#### [What you have to do]
Output all of the data below exactly as given.

** START Listed records **

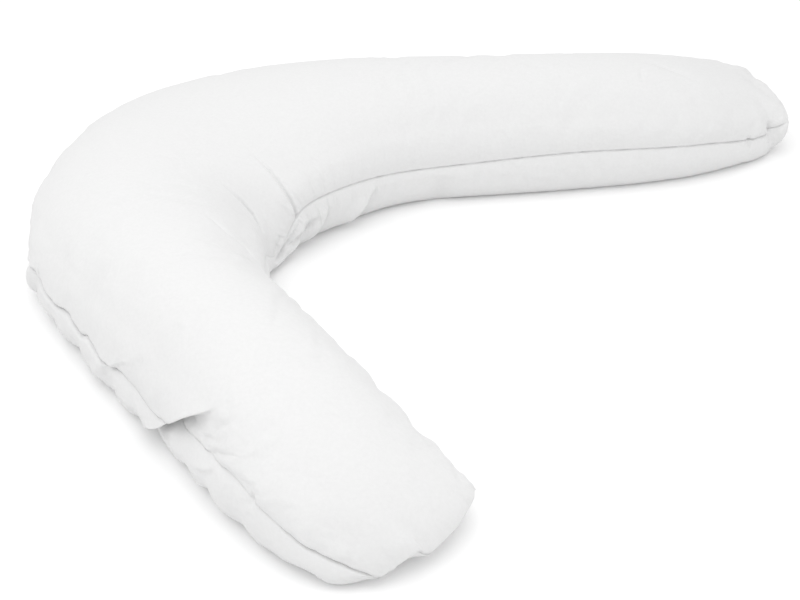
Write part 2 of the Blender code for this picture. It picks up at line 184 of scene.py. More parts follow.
def lay_cloth(along, across, low):
    """Points on the smooth pillow.

    along is in metres down the middle line, across runs from -1 at the inner seam to +1 at
    the outer one, and low is true on the bottom panel.
    """
    side = np.sin(math.pi / 2 * across)
    reach = np.abs(side)
    from_near = along
    from_far = LENGTH - along
    place = along
    heel = 1.0
    for end, distance, inward in ((0, from_near, 1), (1, from_far, -1)):
        bow = END_BOW[end]
        fade = np.clip(1 - distance / END_BOW_REACH, 0, 1)**2
        heel_share = np.clip(distance / HEEL_REACH, 0, 1)
        end_drop = (1 - (1 - heel_share)**2)**HEEL_ROUND[end]
        belly = END_BELLY * np.sin(math.pi * end_drop) * (1 - reach**BELLY_POWER)
        end_out = np.where(low, belly, 0)
        place = place + inward * (fade * (bow * reach**BOW_POWER + END_BELLY) - end_out)
        heel = heel * end_drop
    share = place / LENGTH

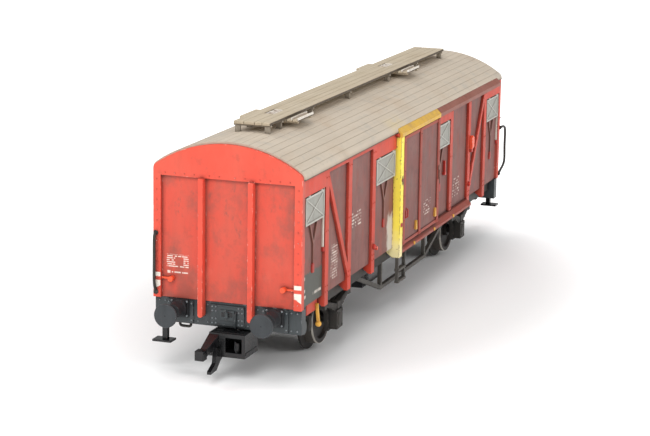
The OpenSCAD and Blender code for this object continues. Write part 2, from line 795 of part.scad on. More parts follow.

** END Listed records **

#### [Correct answer]
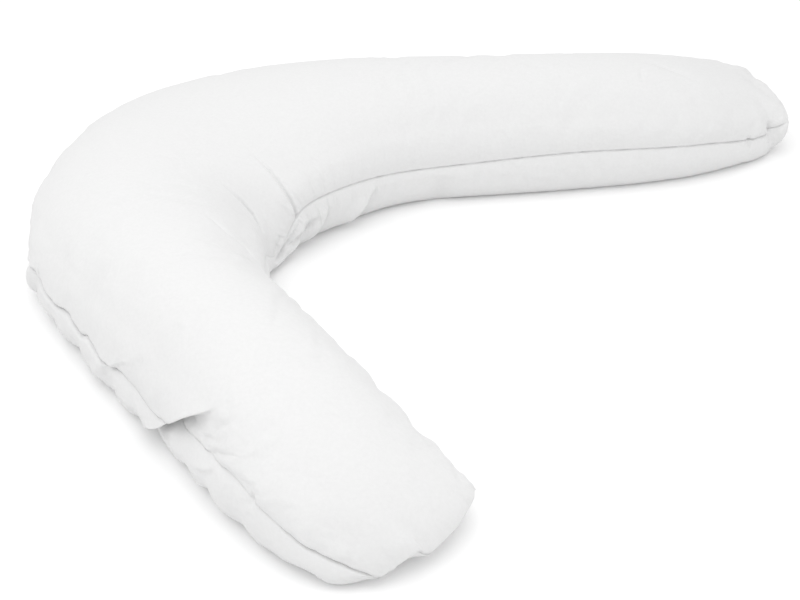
Write part 2 of the Blender code for this picture. It picks up at line 184 of scene.py. More parts follow.
def lay_cloth(along, across, low):
    """Points on the smooth pillow.

    along is in metres down the middle line, across runs from -1 at the inner seam to +1 at
    the outer one, and low is true on the bottom panel.
    """
    side = np.sin(math.pi / 2 * across)
    reach = np.abs(side)
    from_near = along
    from_far = LENGTH - along
    place = along
    heel = 1.0
    for end, distance, inward in ((0, from_near, 1), (1, from_far, -1)):
        bow = END_BOW[end]
        fade = np.clip(1 - distance / END_BOW_REACH, 0, 1)**2
        heel_share = np.clip(distance / HEEL_REACH, 0, 1)
        end_drop = (1 - (1 - heel_share)**2)**HEEL_ROUND[end]
        belly = END_BELLY * np.sin(math.pi * end_drop) * (1 - reach**BELLY_POWER)
        end_out = np.where(low, belly, 0)
        place = place + inward * (fade * (bow * reach**BOW_POWER + END_BELLY) - end_out)
        heel = heel * end_drop
    share = place / LENGTH

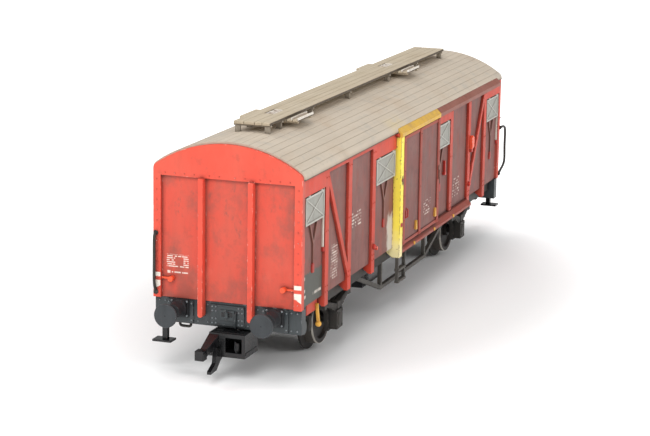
The OpenSCAD and Blender code for this object continues. Write part 2, from line 795 of part.scad on. More parts follow.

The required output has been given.